Important Considerations for DTAA:
- Treaty Override (Section 90(2) of the Income Tax Act): In India, if the provisions of a DTAA are more beneficial to the taxpayer than the provisions of the Income Tax Act, the DTAA provisions shall prevail. This is a crucial aspect for non-residents.
- Most Favoured Nation (MFN) Clause: Some DTAAs contain an MFN clause, meaning that if India signs a DTAA with a third country with more beneficial terms for a particular income type (e.g., lower withholding tax rate), those more beneficial terms will automatically apply to the original DTAA as well.
- Anti-Abuse Provisions (LOB Clause & PPT): Many modern DTAAs include a "Limitation of Benefits (LOB)" clause or the newer "Principal Purpose Test (PPT)" to prevent treaty shopping or the misuse of treaty benefits by persons who are not genuine residents of the contracting states.
- Specific vs.

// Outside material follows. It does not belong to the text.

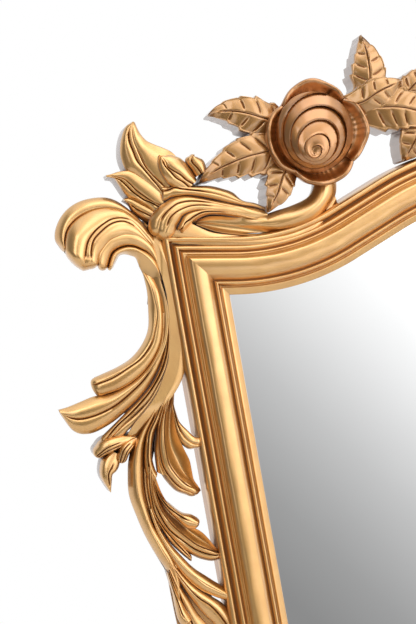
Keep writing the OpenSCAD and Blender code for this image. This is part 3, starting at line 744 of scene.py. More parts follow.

Comprehensive DTAAs: Some DTAAs are comprehensive, covering all types of income, while others are limited to specific income streams like shipping or air transport.
Conclusion
The Double Taxation Avoidance Agreement (DTAA) framework is a cornerstone of international taxation, providing essential relief to taxpayers and fostering global economic integration. For NRIs and businesses with international dealings, understanding the intricacies of DTAAs, including their practical applications and recent amendments, is paramount for efficient tax planning, ensuring compliance, and avoiding the burden of double taxation. Always consult with a qualified tax professional to navigate the complexities and claim the appropriate benefits under the relevant DTAA.